## START
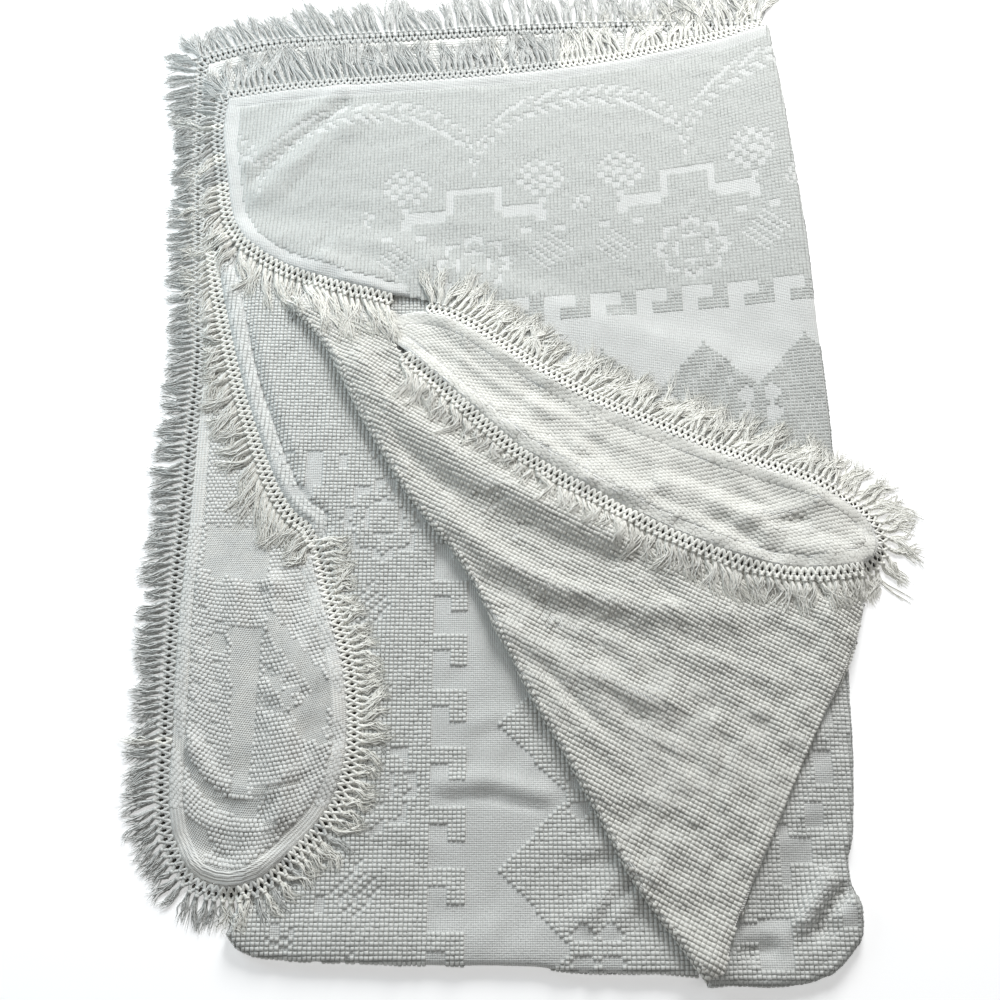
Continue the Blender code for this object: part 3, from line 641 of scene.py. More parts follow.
def turned(lower, upper, centre):
    """Rows that turn a lower edge over to the one above it, their normals, the
    way out from the centre, and each row's length of arc."""
    run = np.empty((len(lower), 2))
    run[1:-1] = lower[2:, :2] - lower[:-2, :2]
    run[0], run[-1] = lower[1, :2] - lower[0, :2], lower[-1, :2] - lower[-2, :2]
    out = np.stack([run[:, 1], -run[:, 0]], axis=1)
    out /= np.linalg.norm(out, axis=1)[:, None]
    out *= np.where(((lower[:, :2] - centre) * out).sum(axis=1) < 0, -1.0, 1.0)[:, None]
    middle, radius = (lower + upper) / 2, (upper[:, 2] - lower[:, 2]) / 2
    rows, normals = [], []
    for k in range(FOLD_STEPS + 1):
        angle = math.pi * (k / FOLD_STEPS - 0.5)
        up = np.full((len(out), 1), math.sin(angle))
        normal = np.concatenate([out * math.cos(angle), up], axis=1)
        rows.append(middle + normal * radius[:, None])
        normals.append(normal)
    rows[0], rows[-1] = lower.copy(), upper.copy()
    turns = np.array([math.pi * k / FOLD_STEPS for k in range(FOLD_STEPS + 1)])
    arcs = turns[:, None] * radius
    return np.array(rows), np.array(normals), out, arcs


# %% Every layer in space
layers = {
    "upper": laid("bed", upper_map, bed_height),
    "lower": laid("none", lower_map, bed_height),
    "tongue": laid("tongue", tongue_map, tongue_height),
    "middle": laid("middle", middle_map, middle_height),
    "top": laid("top", top_map, top_height),
    "lining": laid("none", lining_map, lining_height),
    "flap": laid("none", flap_map, flap_height),
    "band": laid("band", band_map, band_height),
    "neck": laid("none", neck_map, flap_height),
}
# The top layer meets the lining at one corner, and the neck, the band, the flap
# and the tongue take their shared edges from each other.
corner = layers["lining"][0, -1]
top_z = layers["top"][..., 2]
near_corner = ease(np.linalg.norm(layers["top"][..., :2] - corner[:2], axis=-1) / 0.07)
layers["top"][..., 2] = corner[2] + near_corner * (top_z - corner[2])
layers["neck"][:, -1] = layers["band"][:, 0]
layers["neck"][-1] = layers["flap"][0, :NECK_CELLS + 1]
layers["tongue"][0] = layers["upper"][-1, :len(split_left)]

flats = {
    "upper": upper_map, "lower": lower_map, "middle": middle_map, "lining": lining_map,
    "top": flat_top(top_map), "tongue": flat_strip(tongue_map),
    "flap": flat_mirrored(flap_map), "neck": flat_mirrored(neck_map),
    "band": np.swapaxes(flat_strip(np.swapaxes(band_map, 0, 1)), 0, 1),
}
top_of_all = max(places[..., 2].max() for places in layers.values())
print("highest point of the cloth, mm:", round(1000 * top_of_all, 1))

# %% Every fold in space
# The lip is the flap's turned-under right edge. It stops short of the foot.
LIP_STOP = -8
CENTRES = {"side": (0.0, 0.7), "foot": (0.0, 0.7), "diagonal": (0.5, 0.6), "lip": (0.1, 0.3)}
feet = len(middle_across)


def right_edge(upper, lower, last):
    """The right edge of two layers in line, and the lower one's foot back to last."""
    return np.vstack([upper[:, -1], lower[1:, -1], lower[-1, -2:last:-1]])


below = right_edge(layers["upper"], layers["lower"], feet - 1)
above = right_edge(layers["top"], layers["lining"], None)
above_flat = right_edge(flats["top"], flats["lining"], None)
lip_edge = layers["flap"][:LIP_STOP, -1]

folds = {
    "side": turned(below, above, CENTRES["side"]),
    "foot": turned(layers["lower"][-1, :feet], layers["middle"][-1], CENTRES["foot"]),
    "diagonal": turned(layers["lining"][:, 0], layers["flap"][:, 0], CENTRES["diagonal"]),
    "lip": turned(lip_edge - (0, 0, LIP_DROP), lip_edge, CENTRES["lip"]),
}
fold_flats = {}
for name, upper_flat in (("side", above_flat), ("foot", flats["middle"][-1]),
                         ("lip", flats["flap"][:LIP_STOP, -1])):
    _, _, out, arcs = folds[name]
    fold_flats[name] = upper_flat[None] + out[None] * (arcs[-1][None] - arcs)[..., None]
_, _, out, arcs = folds["diagonal"]
fold_flats["diagonal"] = flats["lining"][:, 0][None] + out[None] * arcs[..., None]

# %% [markdown]
# ## Sewing the sheet
#
# Every patch is laid as one bmesh grid whose points are moved to their places.
# Merging the doubled points sews the patches along the folds. One Solidify then
# gives the cloth its thickness, with the face, the reverse and the cut edge in
# slots of their own, because they are woven differently.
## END
Copy out the full listing exactly.

## Correct response
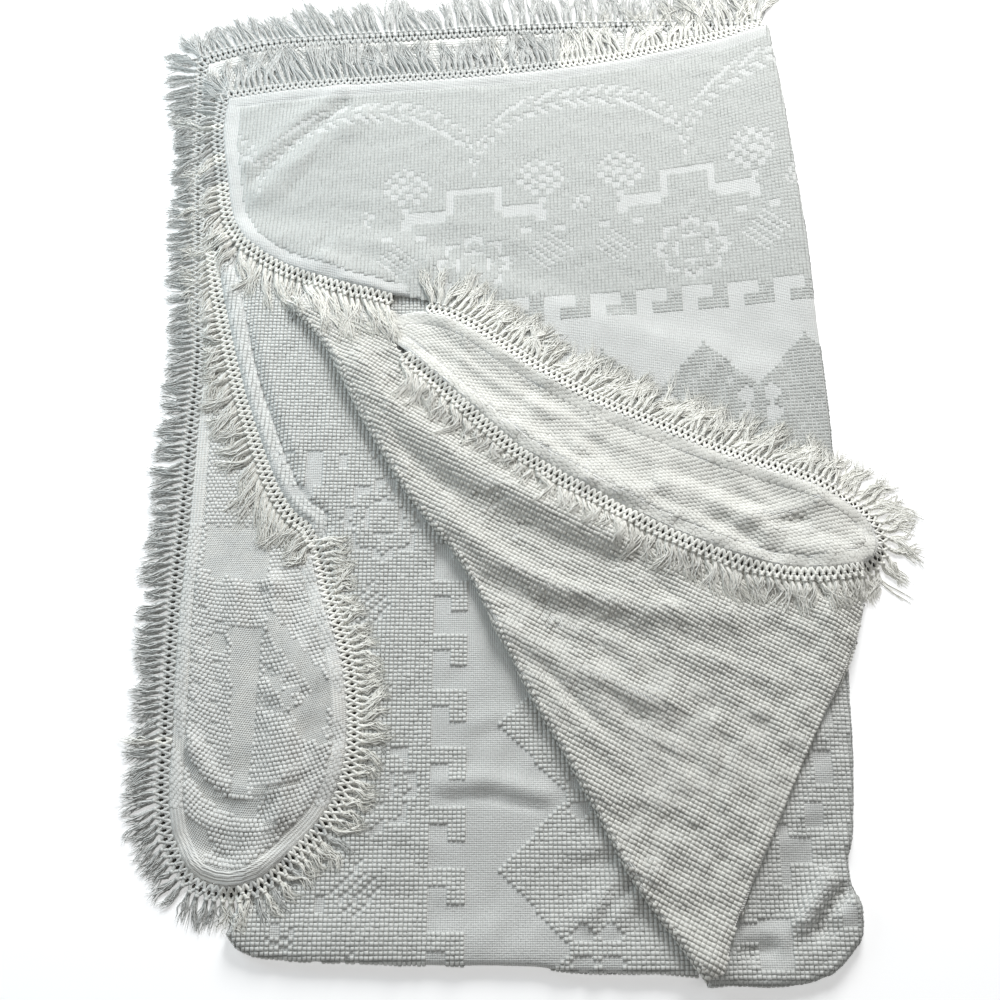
Continue the Blender code for this object: part 3, from line 641 of scene.py. More parts follow.
def turned(lower, upper, centre):
    """Rows that turn a lower edge over to the one above it, their normals, the
    way out from the centre, and each row's length of arc."""
    run = np.empty((len(lower), 2))
    run[1:-1] = lower[2:, :2] - lower[:-2, :2]
    run[0], run[-1] = lower[1, :2] - lower[0, :2], lower[-1, :2] - lower[-2, :2]
    out = np.stack([run[:, 1], -run[:, 0]], axis=1)
    out /= np.linalg.norm(out, axis=1)[:, None]
    out *= np.where(((lower[:, :2] - centre) * out).sum(axis=1) < 0, -1.0, 1.0)[:, None]
    middle, radius = (lower + upper) / 2, (upper[:, 2] - lower[:, 2]) / 2
    rows, normals = [], []
    for k in range(FOLD_STEPS + 1):
        angle = math.pi * (k / FOLD_STEPS - 0.5)
        up = np.full((len(out), 1), math.sin(angle))
        normal = np.concatenate([out * math.cos(angle), up], axis=1)
        rows.append(middle + normal * radius[:, None])
        normals.append(normal)
    rows[0], rows[-1] = lower.copy(), upper.copy()
    turns = np.array([math.pi * k / FOLD_STEPS for k in range(FOLD_STEPS + 1)])
    arcs = turns[:, None] * radius
    return np.array(rows), np.array(normals), out, arcs


# %% Every layer in space
layers = {
    "upper": laid("bed", upper_map, bed_height),
    "lower": laid("none", lower_map, bed_height),
    "tongue": laid("tongue", tongue_map, tongue_height),
    "middle": laid("middle", middle_map, middle_height),
    "top": laid("top", top_map, top_height),
    "lining": laid("none", lining_map, lining_height),
    "flap": laid("none", flap_map, flap_height),
    "band": laid("band", band_map, band_height),
    "neck": laid("none", neck_map, flap_height),
}
# The top layer meets the lining at one corner, and the neck, the band, the flap
# and the tongue take their shared edges from each other.
corner = layers["lining"][0, -1]
top_z = layers["top"][..., 2]
near_corner = ease(np.linalg.norm(layers["top"][..., :2] - corner[:2], axis=-1) / 0.07)
layers["top"][..., 2] = corner[2] + near_corner * (top_z - corner[2])
layers["neck"][:, -1] = layers["band"][:, 0]
layers["neck"][-1] = layers["flap"][0, :NECK_CELLS + 1]
layers["tongue"][0] = layers["upper"][-1, :len(split_left)]

flats = {
    "upper": upper_map, "lower": lower_map, "middle": middle_map, "lining": lining_map,
    "top": flat_top(top_map), "tongue": flat_strip(tongue_map),
    "flap": flat_mirrored(flap_map), "neck": flat_mirrored(neck_map),
    "band": np.swapaxes(flat_strip(np.swapaxes(band_map, 0, 1)), 0, 1),
}
top_of_all = max(places[..., 2].max() for places in layers.values())
print("highest point of the cloth, mm:", round(1000 * top_of_all, 1))

# %% Every fold in space
# The lip is the flap's turned-under right edge. It stops short of the foot.
LIP_STOP = -8
CENTRES = {"side": (0.0, 0.7), "foot": (0.0, 0.7), "diagonal": (0.5, 0.6), "lip": (0.1, 0.3)}
feet = len(middle_across)


def right_edge(upper, lower, last):
    """The right edge of two layers in line, and the lower one's foot back to last."""
    return np.vstack([upper[:, -1], lower[1:, -1], lower[-1, -2:last:-1]])


below = right_edge(layers["upper"], layers["lower"], feet - 1)
above = right_edge(layers["top"], layers["lining"], None)
above_flat = right_edge(flats["top"], flats["lining"], None)
lip_edge = layers["flap"][:LIP_STOP, -1]

folds = {
    "side": turned(below, above, CENTRES["side"]),
    "foot": turned(layers["lower"][-1, :feet], layers["middle"][-1], CENTRES["foot"]),
    "diagonal": turned(layers["lining"][:, 0], layers["flap"][:, 0], CENTRES["diagonal"]),
    "lip": turned(lip_edge - (0, 0, LIP_DROP), lip_edge, CENTRES["lip"]),
}
fold_flats = {}
for name, upper_flat in (("side", above_flat), ("foot", flats["middle"][-1]),
                         ("lip", flats["flap"][:LIP_STOP, -1])):
    _, _, out, arcs = folds[name]
    fold_flats[name] = upper_flat[None] + out[None] * (arcs[-1][None] - arcs)[..., None]
_, _, out, arcs = folds["diagonal"]
fold_flats["diagonal"] = flats["lining"][:, 0][None] + out[None] * arcs[..., None]

# %% [markdown]
# ## Sewing the sheet
#
# Every patch is laid as one bmesh grid whose points are moved to their places.
# Merging the doubled points sews the patches along the folds. One Solidify then
# gives the cloth its thickness, with the face, the reverse and the cut edge in
# slots of their own, because they are woven differently.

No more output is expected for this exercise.